The Philosophical Question: Is Folk Psychology Real?



Here’s where things get interesting. Some philosophers and cognitive scientists argue that folk psychology is not a real theory—at least, not in the scientific sense. They point out that folk physics (the belief that heavier objects fall faster, or that objects at rest stay at rest unless pushed) has been largely abandoned in light of Newtonian and Einsteinian physics. Should folk psychology suffer the same fate?


This view—called eliminativism—suggests that mental terms like “belief” and “desire” may not correspond to anything real in the brain. Instead, they may be like phlogiston or the ether: pre-scientific placeholders that will one day be discarded.


But others push back. They argue for realism about folk psychology: the belief that our everyday mentalistic vocabulary actually tracks something real and enduring. Beliefs and desires may not be “things” you can hold under a microscope, but they are essential parts of any coherent theory of human action.





Why Folk Psychology Matters



  1. It Works
    Folk psychology is stunningly effective. It allows us to make rapid predictions about others’ behavior in ways that outperform even sophisticated AI systems. It’s the foundation of empathy, negotiation, storytelling, and parenting. Any attempt to replace it must reckon with this fact: folk psychology has survived not because it is a poetic myth, but because it is useful.
  2. It Shapes Our Institutions
    Our legal systems, moral judgments, educational models, and political ideologies all rest on the idea that people have intentions, make decisions, and are accountable for their actions. If beliefs and desires were illusions, then responsibility, praise, and blame would need to be redefined from the ground up.
  3. It’s Developmentally Embedded
    Children begin attributing mental states to others as early as age 2 or 3. The ability to understand that “Mom thinks the cookie is in the jar, even though I know it isn’t” marks a critical milestone in cognitive development. Known as theory of mind, this capacity appears to be both universal and necessary for healthy social functioning.
  4. It’s an Anchor for Scientific Psychology
    Even cognitive science often begins with folk-psychological assumptions. Researchers talk about memory, attention, and decision-making in ways that assume the mind is a rational, intentional system. Rather than being displaced by science, folk psychology has often guided it.






The Future of Folk Psychology: Integration or Elimination?



Philosophers George Botterill and Peter Carruthers argue that folk psychology is not destined for elimination but for integration. Scientific psychology, particularly cognitive science, doesn’t aim to disprove folk psychology. Instead, it builds on it—refining, explaining, and sometimes revising it.

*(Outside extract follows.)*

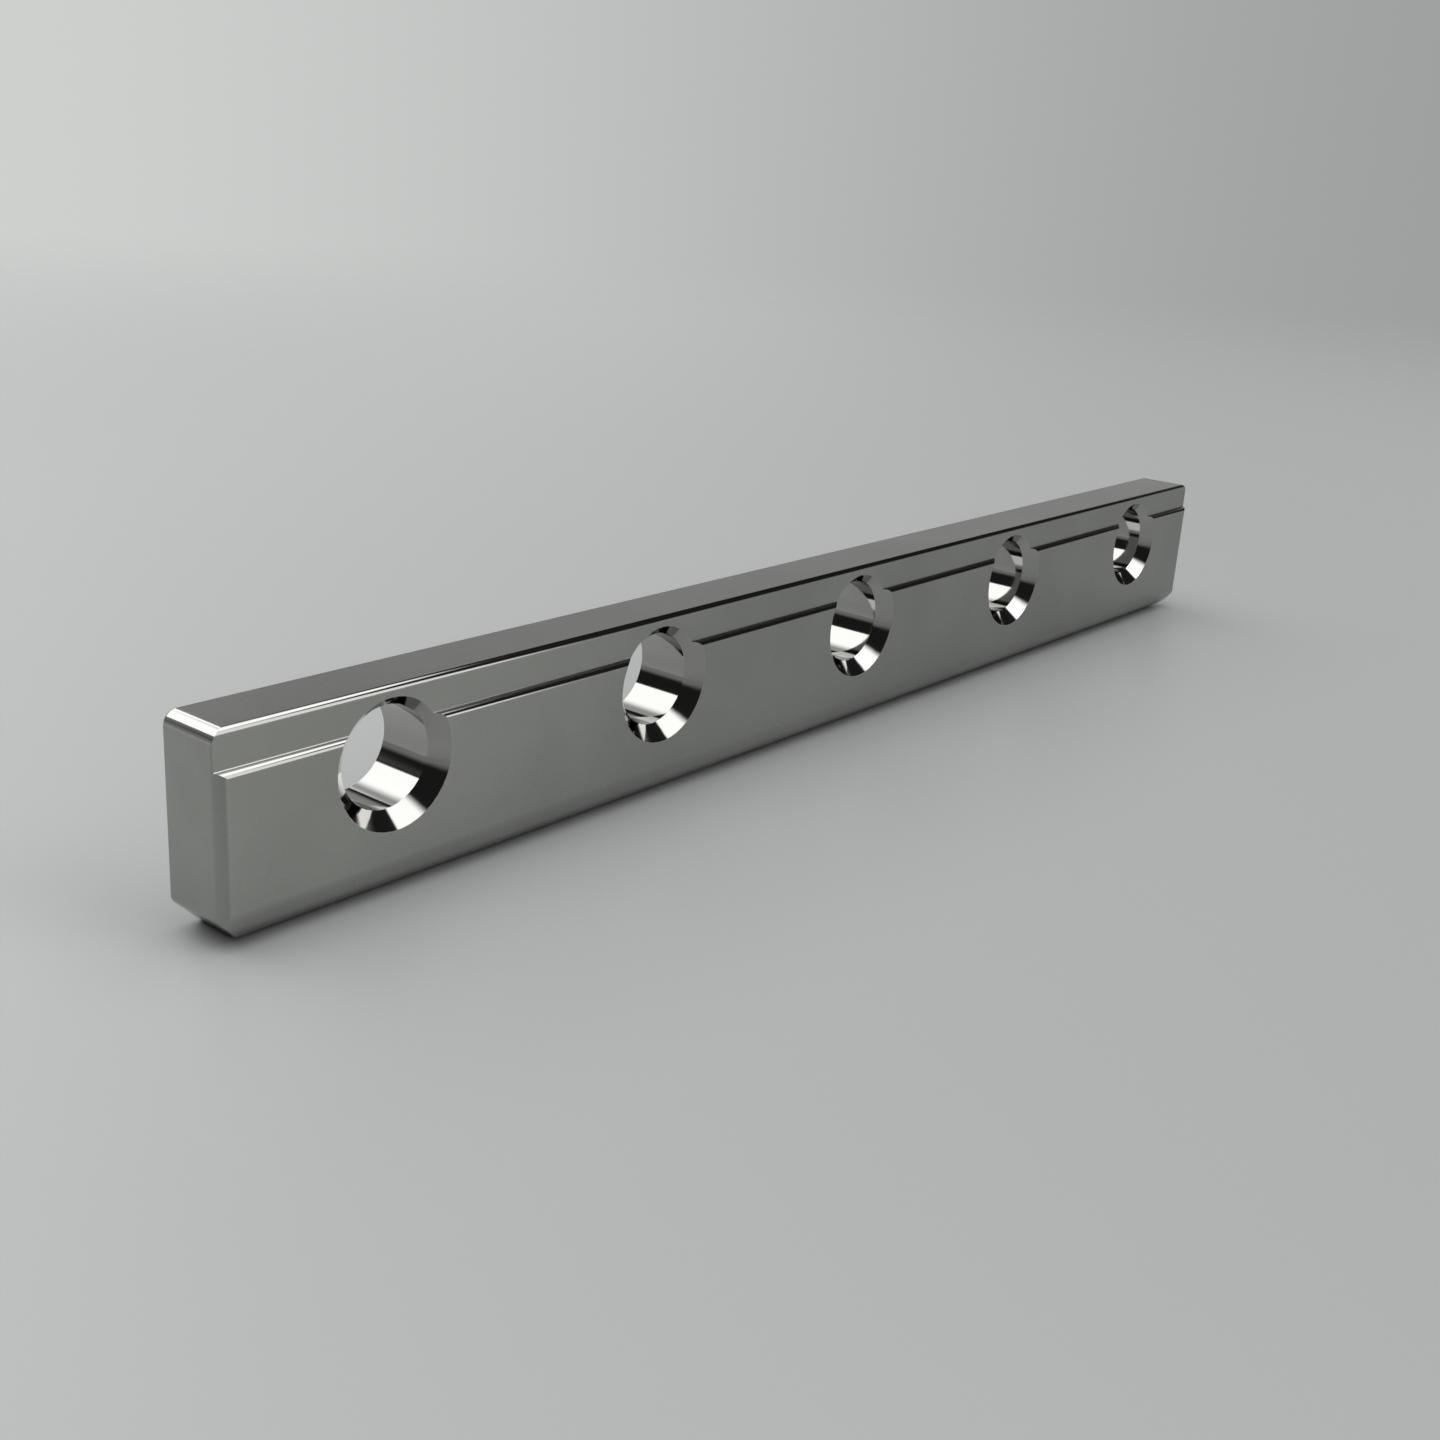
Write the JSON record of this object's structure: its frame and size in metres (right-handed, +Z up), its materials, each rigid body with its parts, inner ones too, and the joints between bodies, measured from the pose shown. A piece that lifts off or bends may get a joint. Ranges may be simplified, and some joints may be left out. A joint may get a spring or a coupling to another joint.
{
  "type": "clamping strip",
  "caption": "Machined aluminium strip on its long edge, with a row of countersunk through holes below a shallow relief on one face.",
  "frame": {"origin": "middle of the footprint, at the height of the foot that the strip stands on", "axes": "+X along the strip, +Y through its thickness from the worked face to the back, +Z up its height"},
  "size_m": [0.2, 0.0086, 0.022],
  "materials": {
    "clamping_strip": "machined, satin on the faces and bright on the edges and in the holes"
  },
  "bodies": {
    "root": {"clamping_strip": "clamping_strip"}
  },
  "joints": []
}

This is not unlike how modern physics extended (rather than discarded) Galileo’s early theories. Folk psychology may not be the final word on the mind, but it is likely the first language of any mature psychological science.

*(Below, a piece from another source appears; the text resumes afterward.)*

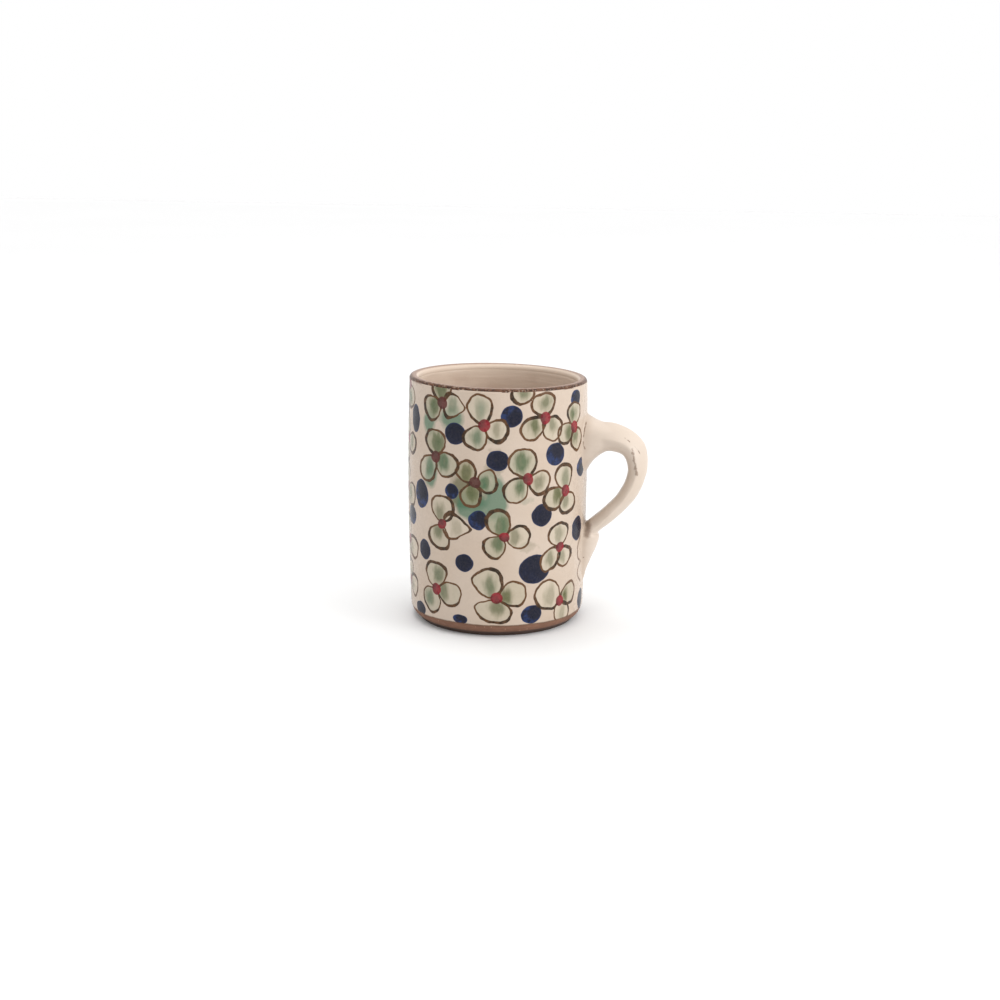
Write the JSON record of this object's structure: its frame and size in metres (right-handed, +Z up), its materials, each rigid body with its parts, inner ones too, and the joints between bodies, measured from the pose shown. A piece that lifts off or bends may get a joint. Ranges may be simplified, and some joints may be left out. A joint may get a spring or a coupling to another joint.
{
  "type": "mug",
  "caption": "Straight-sided hand-painted stoneware drinking mug with a bare clay foot, an iron-brown lip and one pulled strap handle.",
  "frame": {"origin": "middle of the foot, on the surface that the mug stands on", "axes": "+Z up along the mug's axis, +X towards the handle"},
  "size_m": [0.1102, 0.082, 0.1125],
  "materials": {
    "clay": "unglazed fired red-brown stoneware, fine grained and matt",
    "outer_glaze": "glossy clear glaze over cream slip, with brushed three-petalled flowers outlined in brown, washed in green with red centres, and dark blue dabs",
    "liner_glaze": "glossy beige liner glaze",
    "rim_glaze": "thin mottled iron-brown glaze, satin",
    "handle_glaze": "glossy cream glaze, brown where it is worn thin on the edge and in the crevices"
  },
  "bodies": {
    "root": {"clay_cup": "clay", "outer_glaze": "outer_glaze", "liner_glaze": "liner_glaze", "rim_glaze": "rim_glaze", "handle_strap": "clay", "upper_joint_clay": "clay", "lower_joint_clay": "clay", "handle_glaze": "handle_glaze"}
  },
  "joints": []
}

Some theorists go even further, suggesting that folk psychology is actually a theory in the strong sense: a conceptual framework with rules, assumptions, and predictive power. It’s not static either. Just as science evolves, so too does our folk theory of mind—taking in new ideas about trauma, unconscious bias, neurodiversity, and emotion regulation.





Living with Folk Psychology



What does all this mean for you?


It means that when you say, “I think she’s angry because she was left out,” you are doing something profound. You are reaching across the divide of two minds, using a shared conceptual bridge built not from data but from centuries of lived human experience.


It means that your inner dialogue—the silent explanations you give yourself for your actions, your hopes, your regrets—has a language. And that language, though invisible, is powerful.


And it means that understanding folk-psychological commitments isn’t just a philosophical exercise—it’s a way to understand how we live, love, argue, heal, and grow.





Final Thought



Folk psychology may not be the whole story of the mind. But it is the story we use to make sense of ourselves and each other. It is not perfect, but it is precious. And as we continue to peer deeper into the brain and further into consciousness, we might find that the oldest story we tell—the one about beliefs and desires, intentions and choices—still has many chapters left to write.